GIVEN TASK:
Copy all the material below, exactly as it stands.
* START *
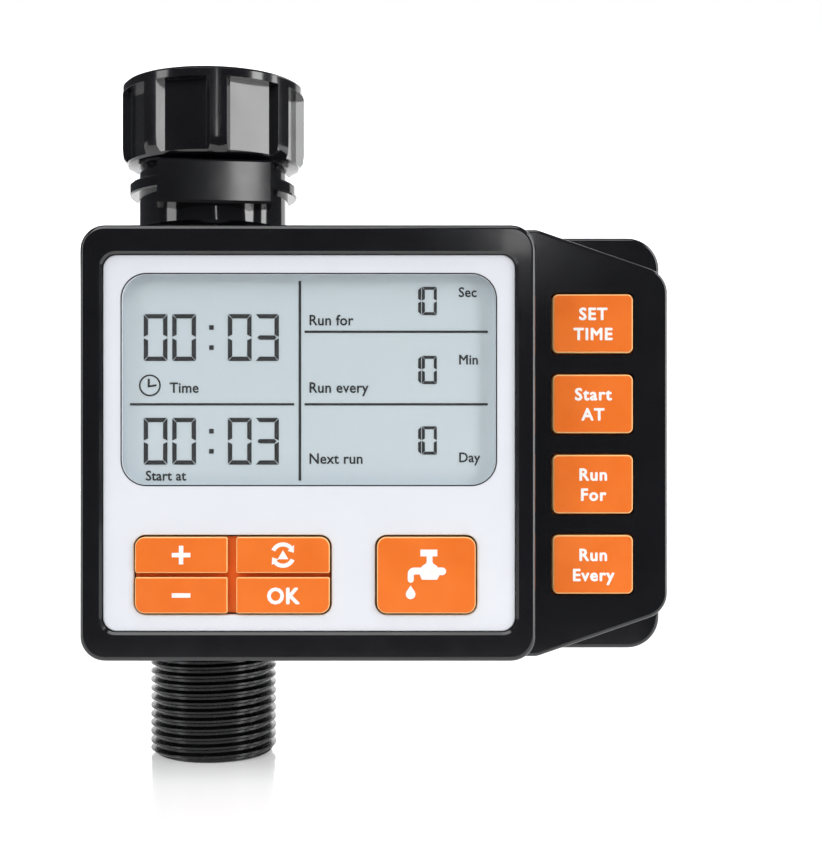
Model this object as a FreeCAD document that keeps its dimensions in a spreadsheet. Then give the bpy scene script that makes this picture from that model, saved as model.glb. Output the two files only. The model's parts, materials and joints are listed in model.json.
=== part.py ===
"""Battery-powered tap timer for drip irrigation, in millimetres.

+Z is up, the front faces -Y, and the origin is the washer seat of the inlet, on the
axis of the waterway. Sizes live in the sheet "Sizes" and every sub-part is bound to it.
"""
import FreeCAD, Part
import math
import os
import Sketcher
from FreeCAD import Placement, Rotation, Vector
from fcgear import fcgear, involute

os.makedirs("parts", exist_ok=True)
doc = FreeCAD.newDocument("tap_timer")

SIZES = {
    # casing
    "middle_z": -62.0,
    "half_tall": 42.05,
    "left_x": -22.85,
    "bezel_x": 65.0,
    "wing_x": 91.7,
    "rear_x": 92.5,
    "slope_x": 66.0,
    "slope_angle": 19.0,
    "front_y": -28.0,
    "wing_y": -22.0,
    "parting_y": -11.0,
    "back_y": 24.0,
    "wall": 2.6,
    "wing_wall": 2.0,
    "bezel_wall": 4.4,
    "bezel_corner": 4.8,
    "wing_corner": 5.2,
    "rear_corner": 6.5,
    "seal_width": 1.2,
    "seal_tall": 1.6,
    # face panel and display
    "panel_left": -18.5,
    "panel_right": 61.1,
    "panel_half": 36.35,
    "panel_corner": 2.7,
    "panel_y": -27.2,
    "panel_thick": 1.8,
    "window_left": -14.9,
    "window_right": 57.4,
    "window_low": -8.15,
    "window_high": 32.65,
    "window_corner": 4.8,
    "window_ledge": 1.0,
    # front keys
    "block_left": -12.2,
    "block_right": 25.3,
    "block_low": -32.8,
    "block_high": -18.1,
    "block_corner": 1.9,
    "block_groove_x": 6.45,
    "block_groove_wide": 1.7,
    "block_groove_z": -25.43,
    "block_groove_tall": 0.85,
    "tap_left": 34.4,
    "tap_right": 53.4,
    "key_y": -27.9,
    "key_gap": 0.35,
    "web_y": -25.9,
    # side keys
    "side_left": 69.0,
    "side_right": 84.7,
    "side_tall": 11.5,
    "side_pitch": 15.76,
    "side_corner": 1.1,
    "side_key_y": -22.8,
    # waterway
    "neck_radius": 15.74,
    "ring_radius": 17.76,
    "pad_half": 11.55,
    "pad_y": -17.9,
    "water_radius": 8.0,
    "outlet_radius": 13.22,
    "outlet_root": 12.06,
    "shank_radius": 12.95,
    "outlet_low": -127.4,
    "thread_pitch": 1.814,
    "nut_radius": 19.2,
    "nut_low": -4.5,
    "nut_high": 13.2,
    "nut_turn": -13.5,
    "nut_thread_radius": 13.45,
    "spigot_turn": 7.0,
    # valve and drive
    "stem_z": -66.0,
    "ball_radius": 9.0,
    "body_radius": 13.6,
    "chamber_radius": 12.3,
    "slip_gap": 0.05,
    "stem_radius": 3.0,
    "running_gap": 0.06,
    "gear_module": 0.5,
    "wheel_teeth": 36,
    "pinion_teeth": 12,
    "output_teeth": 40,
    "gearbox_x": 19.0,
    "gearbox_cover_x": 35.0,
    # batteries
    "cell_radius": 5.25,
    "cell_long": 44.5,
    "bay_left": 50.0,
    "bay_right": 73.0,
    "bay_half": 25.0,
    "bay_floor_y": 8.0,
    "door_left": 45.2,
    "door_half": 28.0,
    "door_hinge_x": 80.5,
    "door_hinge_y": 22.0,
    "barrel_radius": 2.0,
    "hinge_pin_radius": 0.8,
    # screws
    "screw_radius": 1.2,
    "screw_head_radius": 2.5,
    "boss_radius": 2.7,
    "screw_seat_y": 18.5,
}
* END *
RESPONSE:
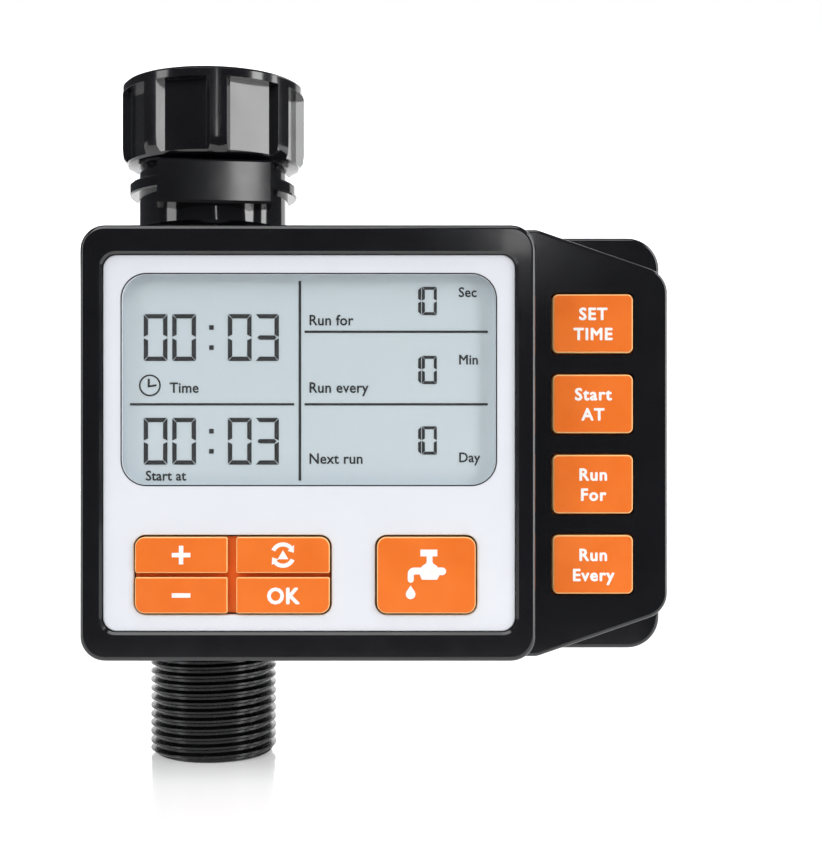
Model this object as a FreeCAD document that keeps its dimensions in a spreadsheet. Then give the bpy scene script that makes this picture from that model, saved as model.glb. Output the two files only. The model's parts, materials and joints are listed in model.json.
=== part.py ===
"""Battery-powered tap timer for drip irrigation, in millimetres.

+Z is up, the front faces -Y, and the origin is the washer seat of the inlet, on the
axis of the waterway. Sizes live in the sheet "Sizes" and every sub-part is bound to it.
"""
import FreeCAD, Part
import math
import os
import Sketcher
from FreeCAD import Placement, Rotation, Vector
from fcgear import fcgear, involute

os.makedirs("parts", exist_ok=True)
doc = FreeCAD.newDocument("tap_timer")

SIZES = {
    # casing
    "middle_z": -62.0,
    "half_tall": 42.05,
    "left_x": -22.85,
    "bezel_x": 65.0,
    "wing_x": 91.7,
    "rear_x": 92.5,
    "slope_x": 66.0,
    "slope_angle": 19.0,
    "front_y": -28.0,
    "wing_y": -22.0,
    "parting_y": -11.0,
    "back_y": 24.0,
    "wall": 2.6,
    "wing_wall": 2.0,
    "bezel_wall": 4.4,
    "bezel_corner": 4.8,
    "wing_corner": 5.2,
    "rear_corner": 6.5,
    "seal_width": 1.2,
    "seal_tall": 1.6,
    # face panel and display
    "panel_left": -18.5,
    "panel_right": 61.1,
    "panel_half": 36.35,
    "panel_corner": 2.7,
    "panel_y": -27.2,
    "panel_thick": 1.8,
    "window_left": -14.9,
    "window_right": 57.4,
    "window_low": -8.15,
    "window_high": 32.65,
    "window_corner": 4.8,
    "window_ledge": 1.0,
    # front keys
    "block_left": -12.2,
    "block_right": 25.3,
    "block_low": -32.8,
    "block_high": -18.1,
    "block_corner": 1.9,
    "block_groove_x": 6.45,
    "block_groove_wide": 1.7,
    "block_groove_z": -25.43,
    "block_groove_tall": 0.85,
    "tap_left": 34.4,
    "tap_right": 53.4,
    "key_y": -27.9,
    "key_gap": 0.35,
    "web_y": -25.9,
    # side keys
    "side_left": 69.0,
    "side_right": 84.7,
    "side_tall": 11.5,
    "side_pitch": 15.76,
    "side_corner": 1.1,
    "side_key_y": -22.8,
    # waterway
    "neck_radius": 15.74,
    "ring_radius": 17.76,
    "pad_half": 11.55,
    "pad_y": -17.9,
    "water_radius": 8.0,
    "outlet_radius": 13.22,
    "outlet_root": 12.06,
    "shank_radius": 12.95,
    "outlet_low": -127.4,
    "thread_pitch": 1.814,
    "nut_radius": 19.2,
    "nut_low": -4.5,
    "nut_high": 13.2,
    "nut_turn": -13.5,
    "nut_thread_radius": 13.45,
    "spigot_turn": 7.0,
    # valve and drive
    "stem_z": -66.0,
    "ball_radius": 9.0,
    "body_radius": 13.6,
    "chamber_radius": 12.3,
    "slip_gap": 0.05,
    "stem_radius": 3.0,
    "running_gap": 0.06,
    "gear_module": 0.5,
    "wheel_teeth": 36,
    "pinion_teeth": 12,
    "output_teeth": 40,
    "gearbox_x": 19.0,
    "gearbox_cover_x": 35.0,
    # batteries
    "cell_radius": 5.25,
    "cell_long": 44.5,
    "bay_left": 50.0,
    "bay_right": 73.0,
    "bay_half": 25.0,
    "bay_floor_y": 8.0,
    "door_left": 45.2,
    "door_half": 28.0,
    "door_hinge_x": 80.5,
    "door_hinge_y": 22.0,
    "barrel_radius": 2.0,
    "hinge_pin_radius": 0.8,
    # screws
    "screw_radius": 1.2,
    "screw_head_radius": 2.5,
    "boss_radius": 2.7,
    "screw_seat_y": 18.5,
}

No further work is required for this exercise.